As Geoff’s dependency on her increased, Terry needed a little bit of space and spoke to her GP, who recommended they look at day services nearby. Having viewed several centres she discovered Raleigh House in New Malden, and immediately knew it was the place for them:
‘We really like it here, it’s so friendly. Everyone’s very kind.’
Geoff started attending the day centre once a week, giving Terry some much-needed time to herself to see family and spend time in her beloved garden.
This is really important to the couple as it means they can maintain their independence. ‘As long as I’m fit and able we’ll carry on the way we are,’ said Terry, ‘Not every day is the same, not every morning is the same, so we don’t need someone coming into our house to help. But if there wasn’t somewhere for Geoff to come we would have to reconsider.’
The couple also joined the Saturday Club and have become familiar faces at the monthly lunch, meeting up with other people affected by dementia. This has meant a lot to Terry in particular:
‘It’s so nice because I meet up with the other carers and we can talk, and you find that things aren’t so bad after all!’
In her eighties Terry is still a remarkably active woman, full of laughter and energy. She and her husband have always been energetic and outgoing, and Terry admits to missing the theatre and gallery visits they used to enjoy together. They have both adapted – Terry volunteers every week at the RHS gardens at Wisley, whilst Geoff particularly enjoys the activity and exercise sessions provided at Raleigh by arts group Bounce Theatre. However, having now cared for Geoff for almost five years she is noticing his condition develop. ‘He’s completely dependent on me now. He can’t find his way around the house. For example, he’ll come out of the bathroom and then say, ‘I’m just going to go to the loo.’
Geoff now attends the day centre twice a week and the centre manager stays in close touch with Terry, letting her know if they notice anything unusual or if they can help.
Married for over 60 years, Terry and Geoff continue to enjoy life together but things are getting harder, especially recently as his memory deteriorates more rapidly. ‘He knows things are getting worse and it’s putting more of a burden on me, it’s horrid for him.’

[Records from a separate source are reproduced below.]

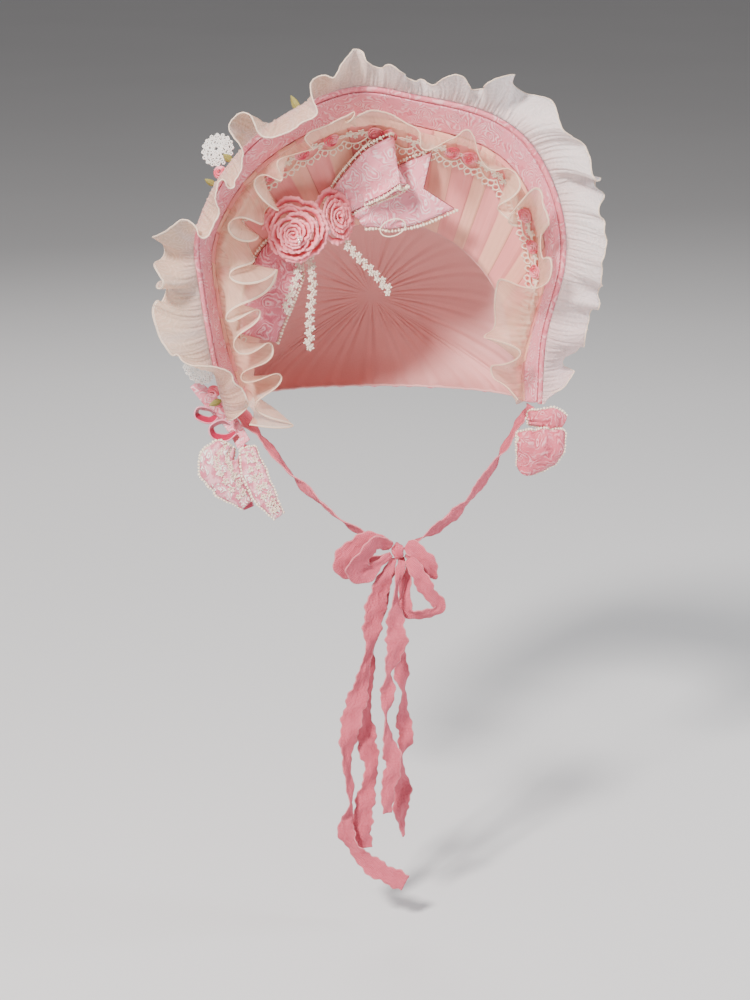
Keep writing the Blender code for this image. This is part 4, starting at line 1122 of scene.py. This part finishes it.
for rose_name, rose_shape in (
    ("rose_large", dict(centre=(-72.5, -41, 1.5), axis=(-0.05, -1, 0.1), radius=26.0, rise=17.5,
                        turns=8.4, seed=3, drift=(3.5, -2.5))),
    ("rose_small", dict(centre=(-42.2, -32.4, 8.6), axis=(0.56, -0.82, 0.16), radius=18.0, rise=10.5,
                        turns=5.6, seed=8, drift=(2.5, 1.5), stretch=1.28)),
):
    rose_piece = cloth(rose_name + "_ribbon", rose(**rose_shape), ROSE_WALL, rose_cloth, "rose_ribbon")
    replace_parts(rose_piece, rose_name)
drop = Recipe("clear_drop", roughness=0.12, specular=0.6)
drop.shader.inputs["Base Color"].default_value = (0.90, 0.62, 0.58, 1)
drop.shader.inputs["Coat Weight"].default_value = 0.8
drop_lines = [[np.array([-73.0 + dx, -60.6, 0.6 + dz]) * MM, np.array([-72.6 + dx, -60.6, -1.2 + dz]) * MM]
              for dx, dz in ((0, 0), (2.4, -1.4), (0.6, -3.6))]
knots("rose_drops", drop_lines, 5.0 * MM, 1.2 * MM, drop.finish(), "rose_ribbon", seed=2)

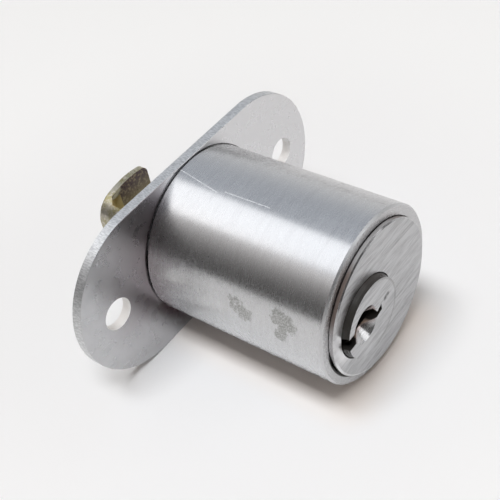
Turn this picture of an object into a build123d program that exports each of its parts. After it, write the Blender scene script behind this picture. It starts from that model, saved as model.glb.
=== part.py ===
"""Push-to-lock cabinet lock for sliding doors, in its locked state.

Millimetres. The origin is the middle of the flange's front face, on the barrel's axis.
The lock's front faces -Y, X runs along the flange and +Z is up.
A depth is a distance in front of the flange's front face, so it is negative behind it.
"""
import os
from math import cos, pi, radians, sin, sqrt

from build123d import *

# Clearances
slide_gap = 0.1
turn_gap = 0.08
pin_gap = 0.06
seat_gap = 0.05

# Mounting flange
flange_t = 1.7
flange_rim = 0.24
screw_spacing = 43.8
screw_end = 7.38
screw_hole_r = 2.72
flange_edge = 0.15
flange_seat_t = 0.5

# Barrel
barrel_r = 14.3
barrel_l = 32.7
barrel_wall = 1.7
rear_wall = 2.0
rim_chamfer = 0.3
foot_l = 0.3
foot_step = 0.25
spigot_step = 2.1
stake_t = 0.5
stake_lip = 0.8

# Plunger
plunger_proud = 0.9
plunger_bevel = 0.2
travel = 11.0
spring_room = 7.5

# Key plug
plug_r = 6.35
plug_wall = 1.84
plug_head_lip = 0.25
plug_head_t = 2.3
plug_proud = 1.1
plug_taper = 0.45
plug_back_t = 1.0
dish_x = -1.9
dish_z = 0.4
dish_r = 3.1
dish_depth = 1.7
dish_floor_r = 0.9
keyway_w = 2.2
keyway_z = 0.25
keyway_ward_w = 1.2
keyway_ward_x = 0.6
keyway_end_x = 2.4
key_turn = 90.0

# Pin stacks
pin_count = 5
pin_pitch = 3.3
first_pin = 4.6
pin_r = 1.2
pin_edge = 0.15
pin_point = 0.8
pin_sunk = 0.2
key_cuts = (0.9, -0.6, 0.3, -1.2, 0.0)
driver_l = 3.0
driver_lift = 0.1
cover_t = 1.3
cover_w = 3.6
cover_end = 1.0

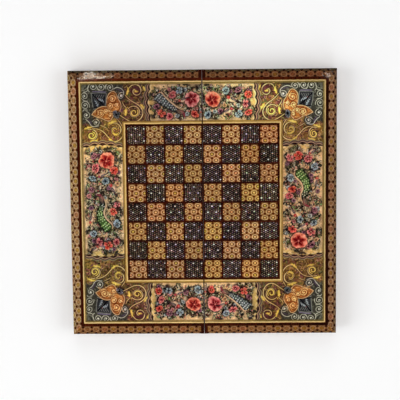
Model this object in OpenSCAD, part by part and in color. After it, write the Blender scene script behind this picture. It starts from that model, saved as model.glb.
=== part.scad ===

Most important for Terry and Geoff is having a positive attitude and making sure things work for them. Geoff said: ‘Whatever happens you’ve got to try and not get depressed. We’ve all been there, it’s no surprise, but it can be hard to get out of these depressions.’
The services they have received from Staywell have helped help this devoted couple adjust to their situation.
‘I have a wonderful time,’ says Geoff: ‘The staff are so lovely and obliging. And so long as I get a good cup of tea I’m happy! If only everyone was as lucky as we are it would be a good world to be in.’
Dementia refers to a collection of symptoms characterised by a progressive loss of cognitive abilities affecting reasoning, communication and the ability to carry out the routine activities of daily living. It is not just a normal part of ageing, but is likely to affect one in six people over the age of 80. As Geoff and Terry’s story shows, careful advice and the right support can provide reassurance to families and enable people to adapt their lifestyles to accommodate the changes that are taking place and live well with dementia.